Plutôt que de fuir dans un absentéisme stérile dont il a de multiples exemples autour de lui et qu'il connaît fort bien pour le pratiquer plus que de raison, le jeune garçon cherche des passeurs : il s'agit d'échapper aux morts-vivants. Mais le grand-père comme André C. se dérobent à la quête. La mort avale tout cru les paroles qui auraient pu nommer et donc libérer l'enfant. La vie ressemble à une course d'obstacles, on en rirait presque s'il ne s'agissait pour le garçon de survivre à la torpeur, à l'absence de mots qui l'accable. Le destin est avare en signes, prend des chemins de traverse où l'on s'égare. Il faut qu'un maître d'internat évoque Paris où tout se décide, pour que le narrateur relève le défi. En s'éloignant des terres froides, il s'imagine trouver réponse à sa question.

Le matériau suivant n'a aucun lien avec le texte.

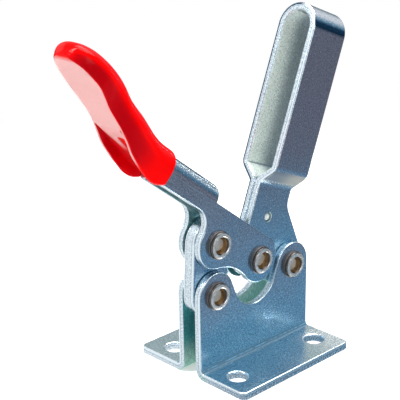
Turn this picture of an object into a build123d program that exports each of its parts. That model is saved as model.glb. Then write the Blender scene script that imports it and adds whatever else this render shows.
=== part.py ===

Mais la capitale s'apparente à un décor en carton-pâte où défilent des marionnettes et s'écrivent des livres sans matière qui déconcertent quand on est habitué à en découdre avec les éléments. Tout est gris, nommé et catalogué, arbitraire et révocable, sans conséquence majeure. Le réel s'efface derrière les mots tout-puissants tracés par des esprits délestés des entraves de la pesanteur.
Le narrateur rencontre des jeunes gens brillants et volontaires, radicalement différents de lui : israélites dont la vitalité ne s'explique que par l'ardeur de repousser les spectres qui envahissent le sommeil de pyjamas rayés et de crânes rasés. D'autres, sans état d'âme, se destinent à une carrière scientifique mais aucun ne porte comme lui le poids des "immobilités sans nom" dont il a pâti enfant. Rien ni personne ne peut lui faire oublier la terre ombrageuse dont il est issu et dont il retrouve l'accent auprès des agents de service qui gagnent modestement leur vie à Paris, avec l'unique désir de retourner au pays. Partagé entre ici et là-bas, le narrateur se dédouble sans que l'énigme de l'appartenance soit résolue. "Il aurait fallu être quitte d'arriérés pour considérer l'avenir d'un œil égal [...] J'avais ce vieux compte à) régler. J'étais tributaire d'un passé."
Que le narrateur en tombât malade, qu'il fallût opérer la gorge ne nécessite nul commentaire sur ce qui se jouait dans le passage à l'écriture. Que le livre d'un obscur géologue, déniché sur une étagère peu visitée de la bibliothèque municipale de province, servît de remède et de relais à une vie qui ne tenait plus qu'à un cheveu, tient du miracle, de ceux qui ne manquent pas d'arriver en dernière extrémité.
La délivrance passe par les mots, ceux qui sourdent au sein des terres maudites. Et c'est là que commence l'histoire d'un écrivain et que se termine le récit initiatique. La réussite du livre tient en grande partie au style de Pierre Bergounioux, mimétique du sujet dont il est ici question : prose travaillée, arrachée à l'adversité de la nature mutique.

 

Anne Thébaud

Ndlr : née en 1966, décédée le 9/07/2007.
Romancière et critique littéraire, Anne Thébaud collaborait à La Quinzaine littéraire depuis 1995 où elle a beaucoup écrit sur Pierre Michon, Julien Gracq, Louis Calaferte. En 2001, Maurice Nadeau publia son premier livre, "Reliquaire". Dépressive, elle s'est suicidée en se jetant dans la Seine. Son second livre, posthume : "Sentinelle", a été publié le 15/1/2008, chez Maurice Nadeau.